# SUPPLIED INFORMATION start
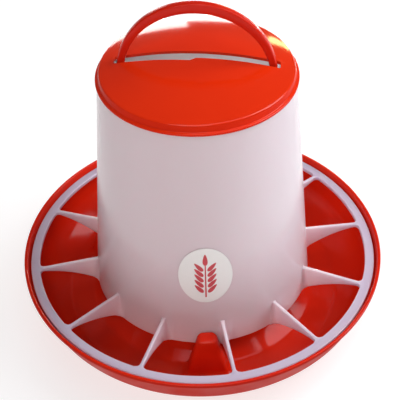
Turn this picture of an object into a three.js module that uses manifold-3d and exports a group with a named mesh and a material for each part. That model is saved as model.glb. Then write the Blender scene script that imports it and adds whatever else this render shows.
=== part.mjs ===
// Gravity poultry feeder: a red feed pan, a white hopper moulded with its grille, a red slotted lid
// and a red carry handle. Millimetres, +Z up. The origin is the centre of the base on the floor,
// and the handle lies along X.
import * as THREE from 'three';
import { mergeVertices } from 'three/addons/utils/BufferGeometryUtils.js';
import Module from 'manifold-3d';

const wasm = await Module();
wasm.setup();

// Driving dimensions.
const PAN_RADIUS = 150;
const GRILLE_TOP = 43;
const GAP = 0.3;
const ROUND_STEPS = 72;

// Feed pan: a bowl with a lipped rim, a ledge for the grille and a cone in the middle.
const PAN_WALL = 2.4;
const RIM_TOP = GRILLE_TOP + 3.8;
const RIM_THICKNESS = 2.4;
const RIM_ROUND = 0.6;
const LIP_HEIGHT = 3;
const LIP_STEP = 0.9;
const LEDGE_TOP = 39;
const LEDGE_INNER = 143.2;
const LEDGE_OUTER = 145.8;
const WALL_FOOT_RADIUS = 142;
const WALL_FOOT_HEIGHT = 25;
const BOWL_PULL_RADIUS = 137.5;
const BOWL_PULL_HEIGHT = 12;
const BOWL_CURVE_STEPS = 6;
const BOWL_FOOT_OUTER = 115;
const BOWL_FOOT_INNER = 95;
const CONE_FOOT_RADIUS = 84;
const CONE_FOOT_RISE = 6;
const CONE_TURN_RISE = 2.2;
const CONE_HEIGHT = 50;
const CONE_CROWN_RADIUS = 18;
const CONE_CROWN_RISE = 4.5;

// Grille: the ring and the fins that join it to the hopper.
const RING_OUTER = 144.8;
const RING_INNER = 137.5;
const RING_BOTTOM = LEDGE_TOP + GAP;
const FIN_COUNT = 12;
const FIN_THICKNESS = 2.6;
const FIN_ROOT_RISE = 3;
const FIN_ROOT_BOTTOM = 23.3;
const FIN_CURVE_POWER = 1.7;
const FIN_CURVE_STEPS = 8;

// Hopper barrel, a cone that narrows upwards.
const BARREL_BOTTOM = 23.3;
const BARREL_TOP = 217;
const BARREL_BOTTOM_RADIUS = 90.6;
const BARREL_TOP_RADIUS = 73;
const BARREL_WALL = 1.8;
const BARREL_SLOPE = (BARREL_BOTTOM_RADIUS - BARREL_TOP_RADIUS) / (BARREL_TOP - BARREL_BOTTOM);

// Posts on the pan and the lugs on the barrel that lock under them.
const POST_ANGLES = [7, 127, 247];
const POST_TOP = 37;
const POST_HALF_TOP = 7.4;
const POST_HALF_BOTTOM = 17.2;
const POST_INNER = 91.4;
const POST_OUTER_TOP = 101.5;
const POST_OUTER_BOTTOM = 106;
const SHELF_INNER = 85;
const SHELF_HALF = 10;
const SHELF_SINK = 2;
const LUG_HALF = 5;
const LUG_REACH = 94.8;
const LUG_HEIGHT = 3.1;
const GROOVE_CLEARANCE = 0.6;

// Lid.
const LID_RADIUS = 74.2;
const LID_FLANGE_BOTTOM = BARREL_TOP + GAP;
const LID_FLANGE_HEIGHT = 1.9;
const LID_WAIST_RADIUS = 72.3;
const LID_SIDE_RADIUS = 71.3;
const LID_SHOULDER_RADIUS = 69.8;
const LID_SHOULDER_HEIGHT = 7.7;
const LID_SHOULDER_DROP = 1.4;
const LID_DOME_RISE = 9.3;
const LID_DOME_STEPS = 12;
const LID_WALL = 2;
const SPIGOT_RADIUS = 70.7;
const SPIGOT_WALL = 1.6;
const SPIGOT_BOTTOM = 210;
const SLOT_HALF_LENGTH = 60.2;
const SLOT_HALF_WIDTH = 4.2;
const SLOT_RELIEF = 3;
const SLOT_RELIEF_NEAR = 4;
const SLOT_RELIEF_FAR = 42;
const SLOT_RELIEF_FAR_SHARE = 0.4;

// Carry handle and the brackets that hold its feet.
const HANDLE_RADIUS = 58.5;
const HANDLE_CENTRE = 217.9;
const HANDLE_DEPTH = 6;
const LEG_WIDTH = 5.4;
const GRIP_THICKNESS = 7.8;
const GRIP_FLAT_DEGREES = 10;
const ARCH_STEPS = 36;
const BRACKET_TOP = 208;
const BRACKET_THICKNESS = 3;
const BRACKET_INNER = 48;
const BRACKET_HALF_WIDTH = 12;
const FOOT_BOTTOM = 200;
const FOOT_LIP = 1.8;
const COLLAR_HEIGHT = 2.4;
const FOOT_TAPER = 1;
const LEG_CLEARANCE = 0.4;

// Label, an oval sheet that follows the cone.
const LABEL_ANGLE = 7.2;
const LABEL_HEIGHT = 94;
const LABEL_HALF_WIDTH = 20.5;
const LABEL_HALF_HEIGHT = 26.5;
const LABEL_THICKNESS = 0.3;
const LABEL_RINGS = 6;
const LABEL_STEPS = 32;

const radians = THREE.MathUtils.degToRad;

function barrelRadius(z) {
  return BARREL_BOTTOM_RADIUS - (z - BARREL_BOTTOM) * BARREL_SLOPE;
}

function toSolid(geometry) {
  const bare = geometry.index ? geometry.toNonIndexed() : geometry.clone();
  bare.deleteAttribute('normal');
  bare.deleteAttribute('uv');
  const merged = mergeVertices(bare, 1e-4);
  const vertProperties = Float32Array.from(merged.attributes.position.array);
  const triVerts = Uint32Array.from(merged.index.array);
  return new wasm.Manifold(new wasm.Mesh({ numProp: 3, vertProperties, triVerts }));
}

function toGeometry(solid) {
  const mesh = solid.getMesh();
  const geometry = new THREE.BufferGeometry();
  geometry.setAttribute('position', new THREE.BufferAttribute(mesh.vertProperties, 3));
  geometry.setIndex(new THREE.BufferAttribute(mesh.triVerts, 1));
  geometry.computeVertexNormals();
  return geometry;
}

// A solid of revolution about +Z from [radius, height] points, given upwards on the outside.
function turned(points, steps = ROUND_STEPS) {
  const profile = points.map(([radius, height]) => new THREE.Vector2(radius, height));
  const geometry = new THREE.LatheGeometry(profile, steps);
  geometry.rotateX(Math.PI / 2);
  return geometry;
}

// Points along a shallow dome, from its edge at the shoulder to its top on the axis.
function domePoints(radius, base, rise) {
  const points = [];
  for (let i = 0; i <= LID_DOME_STEPS; i += 1) {
    const share = 1 - i / LID_DOME_STEPS;
    points.push([radius * share, base + rise * (1 - share ** 2)]);
  }
  return points;
}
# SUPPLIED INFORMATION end
● **WHAT IS EXPECTED**
Starting with the first line of the data above, copy each line exactly until you reach the line with "const ROUND_STEPS = 72;"; include that line as well.

● **TASK OUTPUT**
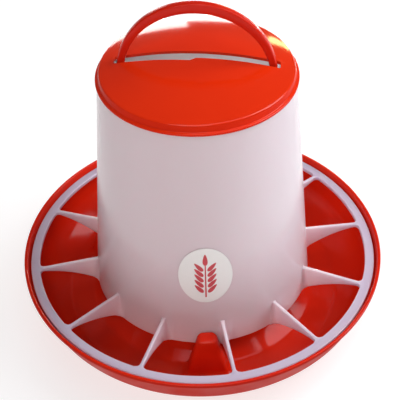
Turn this picture of an object into a three.js module that uses manifold-3d and exports a group with a named mesh and a material for each part. That model is saved as model.glb. Then write the Blender scene script that imports it and adds whatever else this render shows.
=== part.mjs ===
// Gravity poultry feeder: a red feed pan, a white hopper moulded with its grille, a red slotted lid
// and a red carry handle. Millimetres, +Z up. The origin is the centre of the base on the floor,
// and the handle lies along X.
import * as THREE from 'three';
import { mergeVertices } from 'three/addons/utils/BufferGeometryUtils.js';
import Module from 'manifold-3d';

const wasm = await Module();
wasm.setup();

// Driving dimensions.
const PAN_RADIUS = 150;
const GRILLE_TOP = 43;
const GAP = 0.3;
const ROUND_STEPS = 72;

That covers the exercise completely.